La politique du réel, celle des chiffres, est une montagne insurmontable face aux enjeux. Transformer les modèles installés est une gageure. Hulot avoue que, dans le domaine de l’Agriculture, son bras de fer avec le ministre Stéphane Travert fut un échec. « Je n’ai pas réussi à créer par exemple une complicité de vision avec le ministre de l’Agriculture alors que nous avons une opportunité absolument exceptionnelle de transformer le modèle agricole. On se fixe des objectifs mais on n’en n’a pas les moyens parce qu’avec les contraintes budgétaires on sait très bien à l’avance que les objectifs qu’on se fixe on ne pourra pas les réaliser. »
 
Pour le ministre de la Transition écologique, endiguer la tragédie climatique ne passe pas par « des petits pas » mais par un vrai changement de système. Changement auquel se refuse le gouvernement auquel il appartenait jusqu’à ce matin. « J’ai une profonde admiration pour Emmanuel Macron et Edouard Philippe. Mais ils n’ont pas compris que c’est le libéralisme qui en est la cause », a-t-il lâché au micro de France-Inter, dénonçant un « modèle économique marchand responsable de tous les désordres climatiques » mais que l’on s’évertue à perpétuer.
 
L’écologie, combat perdu d’avance dans un gouvernement libéral ? Un combat qui ne peut se mener seul. « Qui serait à la hauteur tout seul ? Où sont mes troupes ? Qui ai-je derrière moi ? » s’écrie-t-il, la voix étranglée par l’émotion.
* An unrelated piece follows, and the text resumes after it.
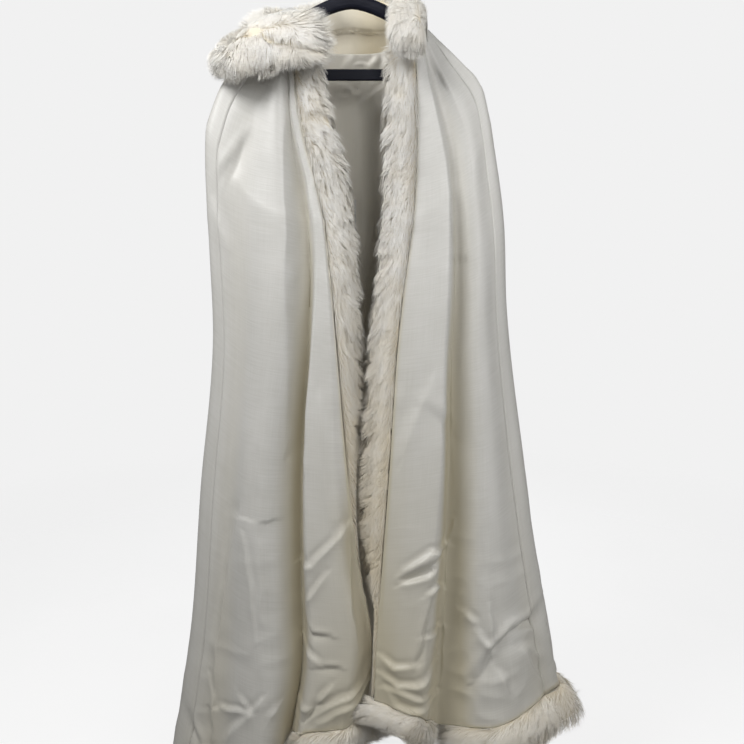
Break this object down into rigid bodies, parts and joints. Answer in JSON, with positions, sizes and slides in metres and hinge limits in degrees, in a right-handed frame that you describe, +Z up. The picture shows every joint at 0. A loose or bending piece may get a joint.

Nicolas Hulot ne pouvait ignorer la position libérale d’Emmanuel Macron, comme l’a rappelé la journaliste Léa Salamé sur France Inter. « Mais on peut évoluer, s’apporter les uns les autres. Je ne critique personne. J’espère que mon départ provoquera une profonde introspection de notre société sur la réalité du monde. »
 
Certes, mais une introspection sociétale est-elle suffisante ? La France avait jusqu’à aujourd’hui un ministre qui portait depuis trente ans des convictions profondes. Il était le porte-parole emblématique des enjeux de la planète. Il s’est heurté au mur des indifférences, des incohérences et des petits calculs à court terme. Cela en dit long sur notre aptitude collective à affronter ce qui nous attend ou, au moins, nous y préparer avec intelligence.